Most of what we claim to know today of the pirate life comes to us through a few very seasoned storytellers, such as Capt. Charles Johnson, who authored A General History of the Robberies and Murders of the most notorious Pyrates, in 1724. Many have suggested that Capt. Johnson was a nom du plume for Daniel DeFoe, author of the popular Robinson Crusoe, a fictional book published in 1719 and so popular that some credit it as being second only to the Bible in its number of translations. Others suggest the Captain’s true identity to be Nathaniel Mist, an early 18th century London newspaper publisher who wrote regular columns about the great Atlantic pirates of the New World.

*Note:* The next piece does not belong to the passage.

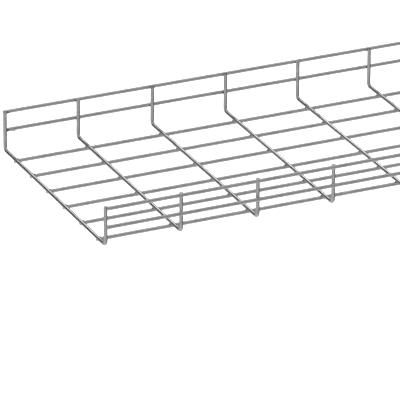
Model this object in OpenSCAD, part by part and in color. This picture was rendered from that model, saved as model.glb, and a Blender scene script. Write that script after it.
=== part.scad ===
// Wire mesh cable basket, lying on its floor wires along X.
// U-bent cross wires stand on the long floor wires and inside the side rails, welded at every crossing.

/* [Basket] */
// Length overall, over the cut ends of the floor wires and the outer faces of the end cross wires
basket_length = 3000; // [1000:100:3000]
// Clear width between the upright legs of the cross wires
inside_width = 300; // [200:50:500]
// Height of the mid rail above the cross wires' floor line, centre to centre
mid_rail_height = 24.5; // [20:0.5:30]
// Height of the top rail above the cross wires' floor line, centre to centre
top_rail_height = 48.5; // [45:0.5:80]
// How far each leg's cut end stands above the centre of the top rail
leg_overrun = 1.7; // [0:0.1:10]
// How far the cut ends of the side rails stop short of the basket's ends
rail_setback = 2.5; // [0:0.5:4]

/* [Mesh] */
// Distance from one cross wire to the next
cross_pitch = 100; // [50:50:200]
// Distance from one floor wire to the next
floor_pitch = 50; // [40:5:60]

/* [Wire] */
// Diameter of the round steel wire
wire_diameter = 5; // [4:0.5:6]
// Radius on the inside of the bend between floor and leg
bend_inner_radius = 2.5; // [1:0.5:8]
// How deep two crossing wires sink into each other at a weld
weld_sink = 0.4; // [0.2:0.1:1]

/* [Hidden] */
wire_radius = wire_diameter / 2;
round_steps = 48;

// Wires have few flat sides and the section area of a round wire
wire_sides = 8;
wire_half_flat = wire_radius * sqrt(PI / (wire_sides * tan(180 / wire_sides)));
wire_corner_radius = wire_half_flat / cos(180 / wire_sides);

// Distance between the centres of two welded wires that cross
weld_spacing = 2 * wire_half_flat - weld_sink;
bend_radius = bend_inner_radius + wire_half_flat;

cross_count = ceil(basket_length / cross_pitch) + 1;
floor_count = 2 * floor((inside_width / 2 - bend_radius) / floor_pitch + 0.5);
floor_wire_end_x = basket_length / 2;
end_wire_x = floor_wire_end_x - wire_half_flat;
rail_end_x = floor_wire_end_x - rail_setback;

floor_wire_z = wire_half_flat;
cross_wire_z = floor_wire_z + weld_spacing;
mid_rail_z = cross_wire_z + mid_rail_height;
top_rail_z = cross_wire_z + top_rail_height;
leg_top_z = top_rail_z + leg_overrun;

leg_y = inside_width / 2 + wire_half_flat;
bend_start_y = leg_y - bend_radius;
bend_end_z = cross_wire_z + bend_radius;
rail_y = leg_y + weld_spacing;

wire_grey = [0.74, 0.75, 0.76];

// Section of the wire, with flats on its four sides
module wire_section() {
    rotate(180 / wire_sides)
        circle(r = wire_corner_radius, $fn = wire_sides);
}

// Straight wire along X between two stations
module wire_along(x_from, x_to, y, z) {
    translate([x_from, y, z])
        rotate([90, 0, 90])
            linear_extrude(height = x_to - x_from)
                wire_section();
}

// One side rail over the whole length, on the +Y side
module side_rail(z) {
    wire_along(-rail_end_x, rail_end_x, rail_y, z);
}

// Straight floor part of one cross wire, between its two bends
module cross_wire_floor(x) {
    translate([x, bend_start_y, cross_wire_z])
        rotate([90, 0, 0])
            linear_extrude(height = 2 * bend_start_y)
                wire_section();
}

// Quarter bend of one cross wire on the +Y side
module cross_wire_bend(x) {
    translate([x, bend_start_y, bend_end_z])
        rotate([90, 0, 90])
            rotate(-90)
                rotate_extrude(angle = 90, $fn = round_steps)
                    translate([bend_radius, 0])
                        wire_section();
}

// Upright leg of one cross wire on the +Y side
module cross_wire_leg(x) {
    translate([x, leg_y, bend_end_z])
        linear_extrude(height = leg_top_z - bend_end_z)
            wire_section();
}

// The first and the last cross wire are flush with the basket's ends, the others keep the pitch from the middle
function cross_x(i) =
    i == 0 ? -end_wire_x :
    i == cross_count - 1 ? end_wire_x :
    (i - (cross_count - 1) / 2) * cross_pitch;
function floor_y(i) = (i - (floor_count - 1) / 2) * floor_pitch;

// Legs, bends and rails of the +Y side
module side_mesh() {
    side_rail(mid_rail_z);
    side_rail(top_rail_z);
    for (i = [0 : cross_count - 1]) {
        cross_wire_bend(cross_x(i));
        cross_wire_leg(cross_x(i));
    }
}

module floor_mesh() {
    color(wire_grey)
        union() {
            for (i = [0 : floor_count - 1])
                wire_along(-floor_wire_end_x, floor_wire_end_x, floor_y(i), floor_wire_z);
            for (i = [0 : cross_count - 1])
                cross_wire_floor(cross_x(i));
        }
}

module near_side_mesh() {
    color(wire_grey)
        mirror([0, 1, 0])
            side_mesh();
}

module far_side_mesh() {
    color(wire_grey)
        side_mesh();
}

floor_mesh();
near_side_mesh();
far_side_mesh();
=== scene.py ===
"""Wire mesh cable basket: round welded wires, weld flash and bright zinc. All lengths in metres."""

import logging
import math
import random
from dataclasses import dataclass, field
from enum import Enum

import bpy
from mathutils import Matrix, Vector

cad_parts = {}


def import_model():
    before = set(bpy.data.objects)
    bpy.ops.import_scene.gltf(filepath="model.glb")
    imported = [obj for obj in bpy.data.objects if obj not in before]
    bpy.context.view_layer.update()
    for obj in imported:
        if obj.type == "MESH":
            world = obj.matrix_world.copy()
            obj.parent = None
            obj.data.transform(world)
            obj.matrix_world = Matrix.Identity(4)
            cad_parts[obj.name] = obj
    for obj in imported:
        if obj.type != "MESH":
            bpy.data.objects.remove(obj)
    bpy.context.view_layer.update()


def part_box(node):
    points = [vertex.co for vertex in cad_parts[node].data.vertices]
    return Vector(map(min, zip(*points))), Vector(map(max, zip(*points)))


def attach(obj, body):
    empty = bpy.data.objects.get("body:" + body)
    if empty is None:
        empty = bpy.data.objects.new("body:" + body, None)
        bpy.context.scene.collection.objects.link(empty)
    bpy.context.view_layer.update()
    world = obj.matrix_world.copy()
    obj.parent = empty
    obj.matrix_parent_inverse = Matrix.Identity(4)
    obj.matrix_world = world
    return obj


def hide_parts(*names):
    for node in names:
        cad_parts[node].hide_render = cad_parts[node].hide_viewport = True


LOG = logging.getLogger("wire_basket")
SEED = 7
ALONG, ACROSS, UP = Vector((1, 0, 0)), Vector((0, 1, 0)), Vector((0, 0, 1))


class Side(Enum):
    """The two long sides of the basket, by the sign of their Y."""

    NEAR = -1
    FAR = 1

    @property
    def node(self) -> str:
        """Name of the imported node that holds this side's legs, bends and rails."""
        return f"{self.name.lower()}_side_mesh"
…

Regardless of the author’s identity, these dramatically enhanced stories have shaped the way we think of pirates today, down to the eye-patches, wooden peg legs, and smart-mouthed parrots. Though the tales are woefully short on documentation, the legends have been passed down as history for generations. In a subsequent edition of Pyrates, Capt. Johnson defended his lack of sources, noting that if the reader found the book to be entertaining, “we hope it will not be imputed as a Fault, but as to its Credit.”10 Thus he and other great 18th century storytellers have shaped the world’s memories of life on the high seas for more than three centuries.
Still, the old adage holds true: The truth can sometimes be stranger than fiction.